Les « ASR » étaient 106, dont 16 juifs, le 1er mai 1938. Ils étaient 4.582, dont 1.268 juifs, le 30 juin de la même année. Les « non-juifs » étaient pour la plupart des Tziganes. Le 27 septembre 1939, 2.206 détenus de Dachau arrivent à Buchenwald, dont 601 « ASR » parmi lesquels 2 juifs. Ils sont affectés aux blocks 14 et 15.

Au prix de dangers constants, les détenus politiques allemands s’efforcent de les aider et de les soustraire à la sauvagerie SS spécialement déchaînée contre eux. Les survivants -ils sont très rares- n’ont pas oublié cette solidarité.

En 1941, un certain nombre de tziganes sont transférés à Mauthausen comme « apprentis tailleurs de pierre ». L’aîné de ces « apprentis » a 60 ans. D’autres ont déjà été déplacés à Neuengamme en décembre 1940. Ensuite jusqu’en 1944, le nombre de Tziganes à Buchenwald semble avoir été très peu élevé, la plupart d’entre eux ayant été tués par piqûres par les « médecins » SS.

Le 15 février 1944, il y a 62 Tziganes enregistrés à Buchenwald. Mais le 17 avril, 884 Tziganes, dont 103 enfants de moins de 14 ans y arrivent en provenance du « camp tzigane » d’Auschwitz. Ils sont affectés aux blocs 63 et 57.

Le 21 avril, 200 Tziganes sont envoyés à Harzungen dans un Kommando dont le nom de code est « Anna ». La plupart d’entre eux y meurent rapidement. Au 30 avril 1944, Buchenwald compte officiellement 944 Tziganes, répartis selon la bureaucratie SS de la façon suivante : Allemands (Autrichiens compris) 608, Belges 9, Français 25, Hollandais 1, Italiens 2, Croate 1, Polonais 57, Slovaque 1, Tchèques 181, « sans nationalité » 55, cas particuliers (?) 2.

À la même date 600 détenus du block 57, dont 535 Tziganes partent pour Niedersachswerfen où ils meurent presque tous rapidement dans les tunnels des armes secrètes. 15 % d’entre eux sont des jeunes à partir de 14 ans.

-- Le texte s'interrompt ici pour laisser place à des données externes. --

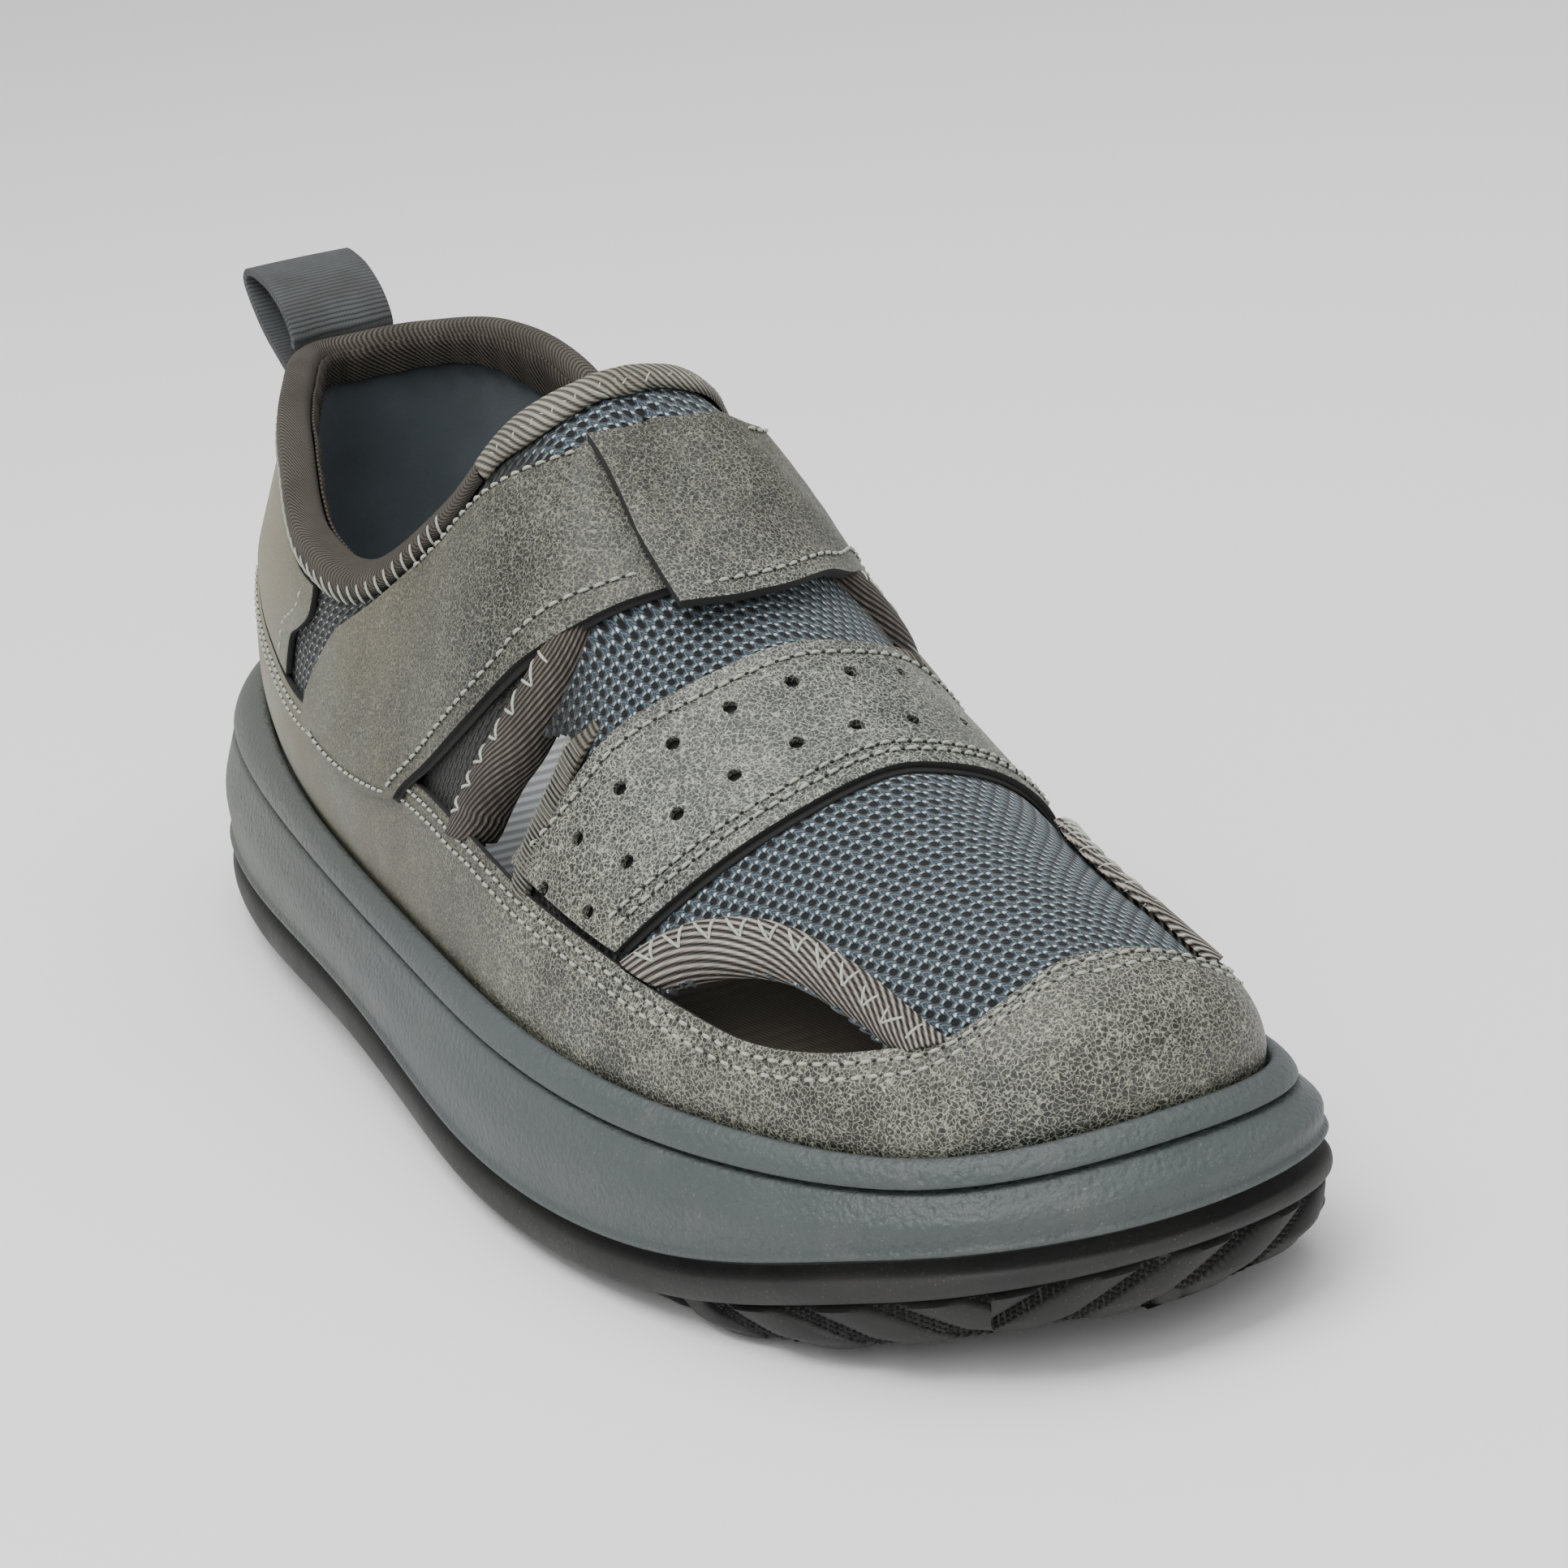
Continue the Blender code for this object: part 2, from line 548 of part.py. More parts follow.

Le 17 mai, 51 jeunes Tziganes sont transférés à un Kommando de Leipzig. Le 3 août, 918 détenus du camp tzigane d’Auschwitz arrivent à Buchenwald. L’un des plus jeunes, le Hollandais Josef Berger a 9 ans. Le 26 septembre 200 enfants presque tous tziganes et juifs partent pour Auschwitz où ils connaîtront presque tous le sort des 3.000 tziganes, femmes, hommes et enfants, gazés au cours de la terrible nuit du 2 août 1944, lorsque « le camp tzigane » est dissout. (2.897 exactement).

L’extermination des Tziganes s’est faite sur la même base raciste que celle des juifs. Il s’agit d’un génocide visant les premiers, dit « Auschwitz Erlass », ordonnant l’internement des Tziganes allemands dans ce camp « avant que d’autres décrets élargissent la décision à l’ensemble des territoires occupés ». Au cours des 17 mois de l’existence du « camp tzigane », ils sont près de 12.000 à y mourir.

Entre octobre et décembre 1943, les Tziganes des départements du nord de la France et de Belgique avaient été raflés et, au nombre de 351, déportés à Auschwitz le 15 janvier 1944 par un « convoi Z » parti de Malines. D’autres, internés dans des camps de Vichy (souvent depuis 1939) étaient passés par Compiègne.